◆ **TO DO**: Every line in the listing below from the one with "obj.parent = empty" through the one with "before = set(bpy.data.objects)" is to be reproduced exactly, both ends included; leave out the rest.

··· INFORMATION PROVIDED ···

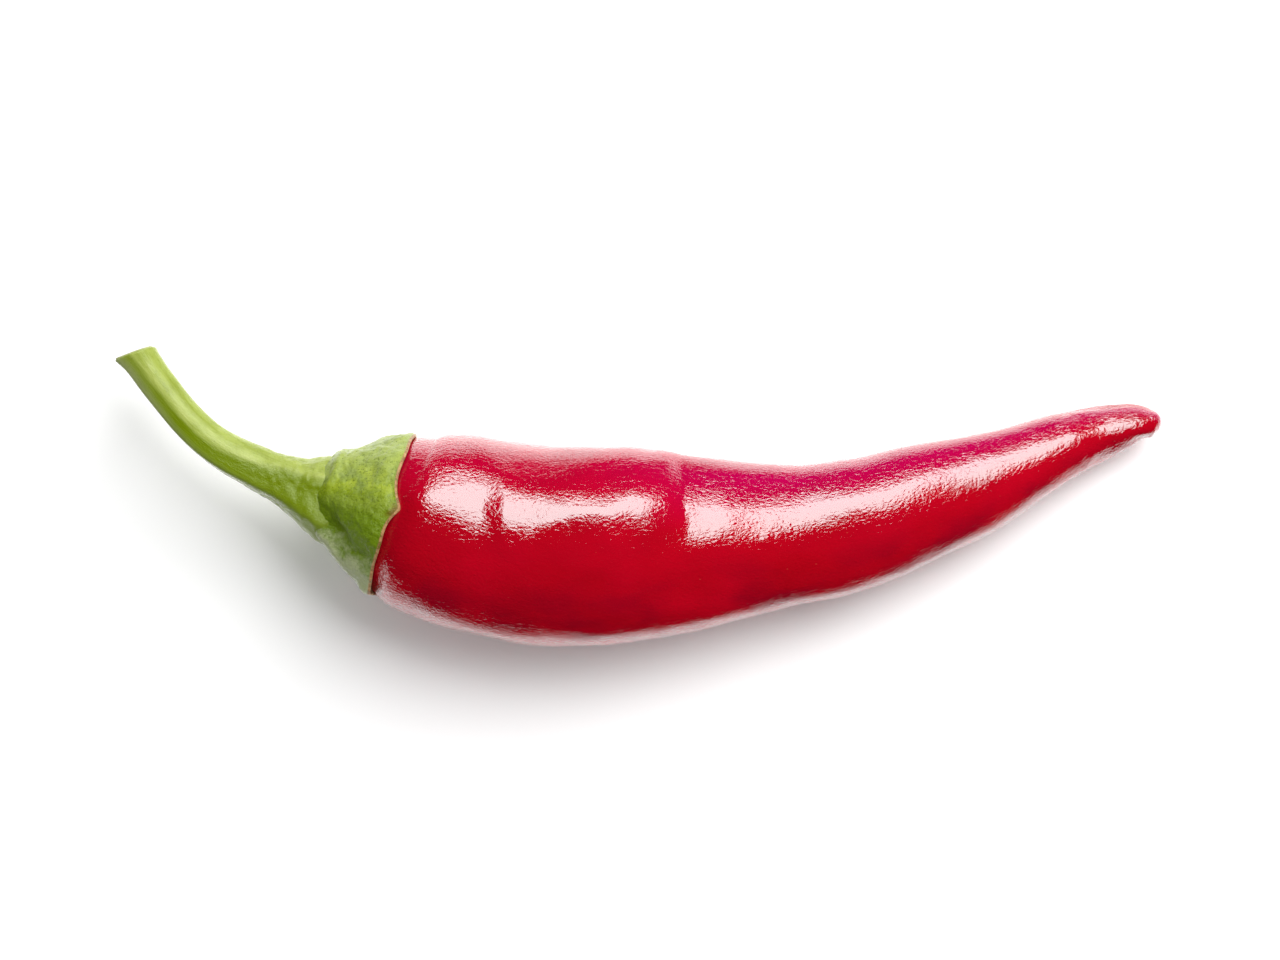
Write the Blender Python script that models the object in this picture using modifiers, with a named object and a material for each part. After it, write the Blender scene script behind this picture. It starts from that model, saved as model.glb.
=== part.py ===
"""A fresh red chilli pepper lying on its side, as picked: the red pod, the green
calyx that caps its shoulder, and the curved green stalk. The scene is in metres.
+X runs from the stalk to the pointed tip, +Z is up, and z = 0 is the surface the
pod rests on. The origin is at the bottom centre of the whole chilli."""

import math

import bmesh
import bpy
from mathutils import Matrix, Vector

MM = 0.001

# --- driving dimensions, in millimetres -------------------------------------
GAP = 0.3  # clearance kept between neighbouring pieces
POD_FLATNESS = 0.95  # pod height as a share of its width
REST_DEPTH = 0.4  # how far the belly settles: it leaves the flat rest face
SHIFT_X, SHIFT_Y = -0.3, -0.1  # centring of the whole chilli on the origin

# Pod sections from the shoulder under the calyx to the tip: x and y of the
# centre, half of the width, and the lift of the underside above the surface.
POD_SECTIONS = (
    (-35.4, -0.6, 2.6, 7.0),
    (-34.6, -0.8, 5.2, 5.0),
    (-33.1, -1.2, 7.2, 3.7),
    (-31.3, -1.7, 8.5, 2.8),
    (-29.8, -2.1, 9.2, 2.3),
    (-28.6, -2.5, 9.9, 1.8),
    (-26.8, -3.0, 10.6, 1.2),
    (-23.4, -3.8, 11.3, 0.7),
    (-18.5, -4.8, 11.8, 0.1),
    (-13.5, -5.6, 12.0, -0.4),
    (-6.7, -6.1, 11.8, -0.4),
    (0.0, -6.0, 11.4, -0.4),
    (4.8, -5.7, 10.8, -0.4),
    (10.3, -5.2, 9.9, -0.3),
    (15.3, -4.8, 9.1, 0.0),
    (20.4, -4.3, 8.6, 0.3),
    (27.2, -2.9, 7.8, 0.5),
    (33.7, -0.8, 7.2, 0.5),
    (40.3, 1.3, 6.2, 0.4),
    (46.7, 4.1, 4.9, 0.3),
    (53.1, 7.0, 3.9, 0.3),
    (57.0, 8.1, 3.2, 0.4),
    (60.0, 8.7, 2.6, 0.5),
    (61.7, 8.7, 1.9, 0.7),
    (62.4, 8.4, 0.9, 1.3),
)
POD_SIDES = 24

# Calyx sections from the collar round the stalk to the rim: x, y, z, radius.
CALYX_SECTIONS = (
    (-37.6, 0.1, 11.6, 4.4),
    (-37.3, 0.0, 11.6, 5.2),
    (-36.7, -0.2, 11.5, 5.9),
    (-35.3, -0.6, 11.5, 7.0),
    (-33.3, -1.1, 11.4, 8.3),
    (-31.6, -1.6, 11.4, 9.2),
    (-30.4, -1.9, 11.3, 9.7),
    (-29.5, -2.2, 11.3, 9.9),
)
CALYX_SIDES = 40
CALYX_LOBES = 5
LOBE_REACH = 0.7  # how far each lobe of the rim reaches along the pod

# Stalk sections from the skew cut end to its foot on the calyx: x, y, z, radius.
STEM_SECTIONS = (
    (-60.3, 17.4, 12.6, 2.15),
    (-60.1, 17.0, 12.6, 2.2),
    (-58.5, 14.6, 12.6, 2.15),
    (-56.3, 11.9, 12.6, 2.1),
    (-54.2, 9.3, 12.6, 2.15),
    (-51.8, 6.9, 12.5, 2.25),
    (-49.0, 5.0, 12.4, 2.5),
    (-46.0, 3.5, 12.2, 2.7),
    (-42.9, 2.1, 12.0, 3.0),
    (-40.4, 1.2, 11.8, 3.7),
    (-38.7, 0.6, 11.7, 4.3),
    (-38.0, 0.4, 11.6, 4.4),
)
STEM_SIDES = 20
STEM_RIDGES = 5
RIDGE_DEPTH = 0.07  # share of the stalk's radius
CUT_SKEW = math.radians(19)  # turn of the cut end away from a square cut

# --- clean scene -------------------------------------------------------------
for old in list(bpy.data.objects):
    bpy.data.objects.remove(old, do_unlink=True)

chilli = bpy.data.collections.new("chilli_pepper")
cutters = bpy.data.collections.new("cutters")
for group in (chilli, cutters):
    bpy.context.scene.collection.children.link(group)
cutters.hide_render = True

root = bpy.data.objects.new("chilli_pepper_root", None)
root.empty_display_size = 0.01
chilli.objects.link(root)


def material(name, colour, roughness):
    """A Principled material with a plain colour (linear RGB)."""
    mat = bpy.data.materials.new(name)
    mat.use_nodes = True
    shader = mat.node_tree.nodes["Principled BSDF"]
    shader.inputs["Base Color"].default_value = (*colour, 1.0)
    shader.inputs["Roughness"].default_value = roughness
    shader.inputs["Metallic"].default_value = 0.0
    mat.diffuse_color = (*colour, 1.0)
    return mat


def spline_share(sides):
    """How much of a ring's radius is left after Subdivision Surface."""
    return (2.0 + math.cos(2.0 * math.pi / sides)) / 3.0


def frames(centres):
    """Side, up and forward directions at each centre along a path."""
    made = []
    for i, centre in enumerate(centres):
        before = centres[max(i - 1, 0)]
        after = centres[min(i + 1, len(centres) - 1)]
        forward = (after - before).normalized()
        side = forward.cross(Vector((0, 0, 1))).normalized()
        up = side.cross(forward).normalized()
        made.append((centre, side, up, forward))
    return made


def loft(name, sections, sides, shape=None, end_turn=0.0, smooth_share=1.0):
    """A closed body through rings. Each section is (x, y, z, half width, half
    height); shape(ring, angle) gives (radius factor, push along the path)."""
    centres = [Vector(s[:3]) * MM for s in sections]
    bm = bmesh.new()
    last = None
    rings = []
    for index, (centre, side, up, forward) in enumerate(frames(centres)):
        if index == 0 and end_turn:
            turn = Matrix.Rotation(end_turn, 3, Vector((0, 0, 1)))
            side = (turn @ side) / math.cos(end_turn)
        half_w, half_h = (v * MM / smooth_share for v in sections[index][3:5])
        ring = bmesh.ops.create_circle(
            bm, segments=sides, radius=1.0, cap_ends=False
        )["verts"]
        for vert in ring:
            angle = math.atan2(vert.co.y, vert.co.x)
            factor, push = shape(index, angle) if shape else (1.0, 0.0)
            vert.co = (
                centre
                + side * (math.cos(angle) * half_w * factor)
                + up * (math.sin(angle) * half_h * factor)
                + forward * (push * MM)
            )
        edges = list({e for v in ring for e in v.link_edges})
        if last is not None:
            bmesh.ops.bridge_loops(bm, edges=last + edges)
        last = edges
        rings.append(ring)
    for ring in (rings[0], rings[-1]):
        bmesh.ops.contextual_create(bm, geom=ring)
    bmesh.ops.recalc_face_normals(bm, faces=bm.faces)
    mesh = bpy.data.meshes.new(name)
    bm.to_mesh(mesh)
    bm.free()
    mesh.shade_smooth()
    mesh.set_sharp_from_angle(angle=math.radians(55))
    obj = bpy.data.objects.new(name, mesh)
    obj.location = (SHIFT_X * MM, SHIFT_Y * MM, 0.0)
    return obj


def subdivide(obj, levels=1):
    modifier = obj.modifiers.new("smooth_skin", "SUBSURF")
    modifier.levels = modifier.render_levels = levels
    return modifier


def cut(obj, name, cutter):
    modifier = obj.modifiers.new(name, "BOOLEAN")
    modifier.operation = "DIFFERENCE"
    modifier.solver = "EXACT"
    modifier.object = cutter


def finish(obj, mat):
    obj.data.materials.append(mat)
    obj.parent = root
    chilli.objects.link(obj)


def helper(obj):
    obj.hide_render = True
    obj.display_type = "WIRE"
    obj.parent = root
    cutters.objects.link(obj)


def pod_sections(grow=0.0):
    """The pod's rings; grow widens them evenly for the clearance cutter."""
    return [
        (x, y, POD_FLATNESS * w + lift, w + grow, POD_FLATNESS * w + grow)
        for x, y, w, lift in POD_SECTIONS
    ]


# --- pod ---------------------------------------------------------------------
pod = loft(
    "pod", pod_sections(), POD_SIDES, smooth_share=spline_share(POD_SIDES)
)
subdivide(pod)
finish(pod, material("pod_red_skin", (0.46, 0.003, 0.012), 0.22))

# The surface under the belly: it takes the settled part off as a true flat.
bm = bmesh.new()
bmesh.ops.create_cube(bm, size=1.0)
bmesh.ops.scale(bm, vec=(0.16, 0.08, 0.02), verts=bm.verts)
bmesh.ops.translate(bm, vec=(0.0, 0.0, -0.01), verts=bm.verts)
mesh = bpy.data.meshes.new("rest_surface_cutter")
bm.to_mesh(mesh)
bm.free()
rest_cutter = bpy.data.objects.new("rest_surface_cutter", mesh)
helper(rest_cutter)
cut(pod, "rest_face", rest_cutter)


# --- calyx -------------------------------------------------------------------
def rim_lobes(ring, angle):
    """Pointed lobes that grow towards the rim, one of them on top."""
    share = max(0.0, (ring - 3) / (len(CALYX_SECTIONS) - 4))
    turn = (angle - math.pi / 2) * CALYX_LOBES / 2.0
    reach = abs(math.cos(turn)) ** 1.5 - 0.5
    fold = 1.0 + 0.012 * share * math.cos(2.0 * turn)
    return fold, LOBE_REACH * share * reach


calyx_cap = [(x, y, z, r, r * 0.97) for x, y, z, r in CALYX_SECTIONS]
calyx = loft("calyx", calyx_cap, CALYX_SIDES, shape=rim_lobes)
finish(calyx, material("calyx_green", (0.22, 0.33, 0.03), 0.55))

shoulder = loft(
    "pod_shoulder_cutter",
    [(s[0] - GAP, *s[1:]) for s in pod_sections(GAP)[:9]],
    POD_SIDES,
    smooth_share=spline_share(POD_SIDES),
)
subdivide(shoulder)
helper(shoulder)
cut(calyx, "hollow_over_shoulder", shoulder)


# --- stem --------------------------------------------------------------------
def ridges(ring, angle):
    """Five soft ridges that run the length of the stalk."""
    return 1.0 + RIDGE_DEPTH * math.cos(STEM_RIDGES * (angle - 0.5)), 0.0


stem_rings = [(x, y, z, r, r) for x, y, z, r in STEM_SECTIONS]
stem = loft(
    "stem",
    stem_rings,
    STEM_SIDES,
    shape=ridges,
    end_turn=-CUT_SKEW,
    smooth_share=spline_share(STEM_SIDES),
)
subdivide(stem)
finish(stem, material("stem_green", (0.32, 0.42, 0.06), 0.5))
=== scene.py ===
"""The looks of the red chilli pepper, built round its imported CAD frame: the glossy
pod with its dents and crazed skin, the mottled calyx and the ridged stalk, on a
plain white floor under one large soft light. Lengths are in millimetres until a
mesh is made; +X runs to the tip and +Z is up."""

import math

import bpy
import numpy as np
from mathutils import Matrix, Vector


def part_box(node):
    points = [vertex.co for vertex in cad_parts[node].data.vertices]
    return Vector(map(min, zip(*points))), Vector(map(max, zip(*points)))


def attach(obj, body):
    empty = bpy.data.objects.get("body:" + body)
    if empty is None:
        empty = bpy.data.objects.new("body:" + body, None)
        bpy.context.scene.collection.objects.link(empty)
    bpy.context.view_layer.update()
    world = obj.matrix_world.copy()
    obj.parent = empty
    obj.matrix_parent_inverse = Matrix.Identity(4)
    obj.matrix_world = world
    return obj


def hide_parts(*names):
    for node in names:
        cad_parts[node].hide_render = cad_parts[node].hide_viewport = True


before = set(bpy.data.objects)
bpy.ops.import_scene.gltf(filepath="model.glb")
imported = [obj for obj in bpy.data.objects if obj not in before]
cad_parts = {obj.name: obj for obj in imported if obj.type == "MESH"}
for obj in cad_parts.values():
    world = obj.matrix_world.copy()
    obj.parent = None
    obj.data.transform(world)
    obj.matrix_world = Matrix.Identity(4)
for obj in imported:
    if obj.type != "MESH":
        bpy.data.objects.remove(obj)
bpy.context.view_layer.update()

MM = 0.001
scene = bpy.context.scene


# --- numbers along the pod ----------------------------------------------------
# x and y of the centre, half width, lift of the underside above the floor
POD = (
    (-35.7, -0.7, 2.6, 7.0),
    (-34.9, -0.9, 5.2, 5.0),
    (-33.4, -1.3, 7.2, 3.7),
    (-31.6, -1.8, 8.75, 2.6),
    (-30.1, -2.2, 9.45, 2.1),
    (-28.9, -2.5, 10.05, 1.7),
    (-27.1, -3, 10.7, 1.45),
    (-23.7, -3.7, 11.5, 0.50),
    (-18.8, -4.7, 12, -0.30),
    (-13.8, -5.5, 12.2, -0.65),
    (-7, -6, 12, -0.52),
    (-0.3, -5.9, 11.6, -0.52),
    (4.5, -5.8, 10.8, 0.0),
    (10.0, -5.3, 9.9, 0.4),
    (15.0, -4.9, 9.1, 0.5),
    (20.1, -4.5, 8.4, 0.6),
    (26.9, -3.0, 7.8, 0.6),
    (33.4, -0.9, 7.2, 0.5),
    (40.0, 1.2, 6.2, 0.4),
    (46.4, 4.0, 4.9, 1.0),
    (49.9, 5.6, 4.35, 1.2),
    (52.4, 6.55, 3.95, 1.25),
    (54.5, 7.3, 3.6, 0.95),
    (56.1, 7.85, 3.3, 0.95),
    (58.0, 8.4, 2.9, 1.55),
    (60.0, 8.8, 2.4, 2.15),
    (61.6, 8.7, 1.9, 2.7),
    (62.6, 8.55, 1.35, 3.2),
    (63.0, 8.4, 0.7, 3.8),
)
FLATNESS = 0.94

# Swellings with soft steps at their edges: from x0 to x1 along the pod (each with
# how gently it starts), from phi0 to phi1 degrees round it, the lean of the two
# ends in mm per 10 degrees, and the height. phi is 0 on top and grows towards +y.
SWELLINGS = (
    (-17.3, 0.75, -7.0, 3.0, -14, 6, 40, 5, -0.5, 0.50),
)
# The crown, the brow that runs along the upper side: x, and the phi at which the
# skin has turned 6, 35 and 50 degrees from level. The first two close together
# make a sharp brow, and far apart a broad one.
CROWN = (
    (-30.0, 12, 26, 50),
    (-26.0, 13, 21, 50),
    (-24.0, 11, 25, 50),
    (-22.0, 8, 29, 51),
    (-20.0, 7, 28, 50),
    (-18.0, 10, 22, 50),
    (-15.5, 6, 24, 53),
    (-13.5, 7, 24, 53),
    (-11.5, 11, 22, 53),
    (-9.0, 16, 22, 53),
    (-6.5, 19, 22, 53),
    (-3.7, 19, 23, 53),
    (-1.0, 18, 29, 52),
    (1.0, 16, 29, 54),
    (3.0, 14, 30, 58),
    (5.0, 11, 31, 62),
    (7.0, 8, 31, 62),
    (9.5, 7, 28, 61),
    (14.5, 3, 26, 58),
    (18.0, 5, 26, 57),
    (22.5, 12, 28, 54),
    (30.0, 11, 26, 54),
    (37.0, 1, 35, 56),
    (44.0, 3, 29, 56),
    (49.5, 0, 21, 56),
    (54.0, -2, 20, 55),
    (58.0, -7, 15, 50),
    (63.0, -7, 15, 50),
)
CROWN_TURNS = (6, 35, 50)
# Ridges and hollows that run along the pod: from x0 to x1 (each with how gently it
# starts), phi of the middle, its width on the lower and the upper side, height.
RIDGES = (
    (-2.4, 0.35, -1.6, 0.35, 40, 8, 25, -0.12),
    (-20.0, 0.8, -17.5, 0.70, 15, 16, 15, -0.42),
)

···

◆ **RESPONSE TO THE TASK**:
    obj.parent = empty
    obj.matrix_parent_inverse = Matrix.Identity(4)
    obj.matrix_world = world
    return obj


def hide_parts(*names):
    for node in names:
        cad_parts[node].hide_render = cad_parts[node].hide_viewport = True


before = set(bpy.data.objects)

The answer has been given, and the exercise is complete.